Express the rate at which the volume of the sphere changes with respect to the surface area of the sphere (as a function of r).

My Work:
$S = 4\pi r^2 \Rightarrow r = \left( \frac{S}{4\pi}\right)^{\frac{1}{2}}$

$V = \frac{4}{3} \pi r^3 = \frac{4}{3}\pi \cdot \left( \frac{S}{4\pi}\right)^{\frac{3}{2}}$

$\frac{d}{dS} \left( V = \frac{4}{3} \pi \cdot \left( \frac{S}{4\pi}\right)^{\frac{3}{2}\right)$

$\frac{dV}{dS} = \frac{1}{2} \left(\frac{S}{4\pi}\right)^{\frac{1}{3}}$

$\text{Substitute } S:$
$\frac{dV}{dS} = \frac{1}{2} \left( \frac{4\pi r^2}{4\pi}\right)^{\frac{1}{3}} = \frac{1}{2} (r^2)^{\frac{1}{3}} = \frac{1}{2} \cdot r^{\frac{2}{3}}$

My brain is fried after doing a lot of calculus problems so I wanted a sanity check: does it look okay?
• January 12th 2013, 09:31 AM
MarkFL
Re: Sanity Check: Related Rates for Sphere
You have made a slight error.
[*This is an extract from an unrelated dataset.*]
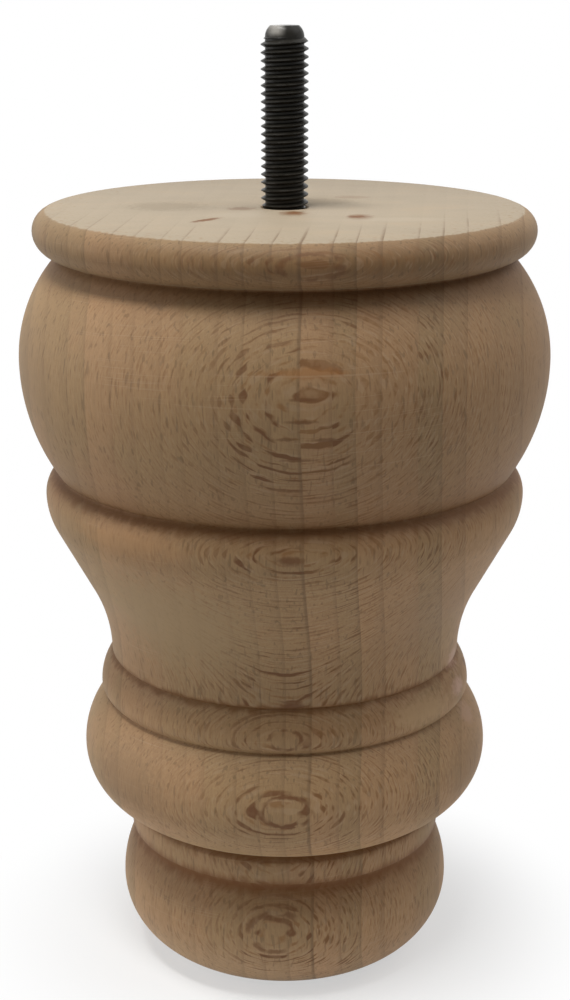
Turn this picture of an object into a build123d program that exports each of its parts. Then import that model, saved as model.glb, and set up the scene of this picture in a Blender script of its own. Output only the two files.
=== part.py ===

You should have:

$\frac{dV}{dS}=\frac{1}{2}\left(\frac{S}{4\pi} \right)^{\frac{1}{2}}$

You could also use the chain rule as follows:

$\frac{dV}{dS}=\frac{dV}{dr}\cdot\frac{dr}{dS}=(4 \pi r^2)\left(\frac{1}{8\pi r} \right)=\frac{r}{2}$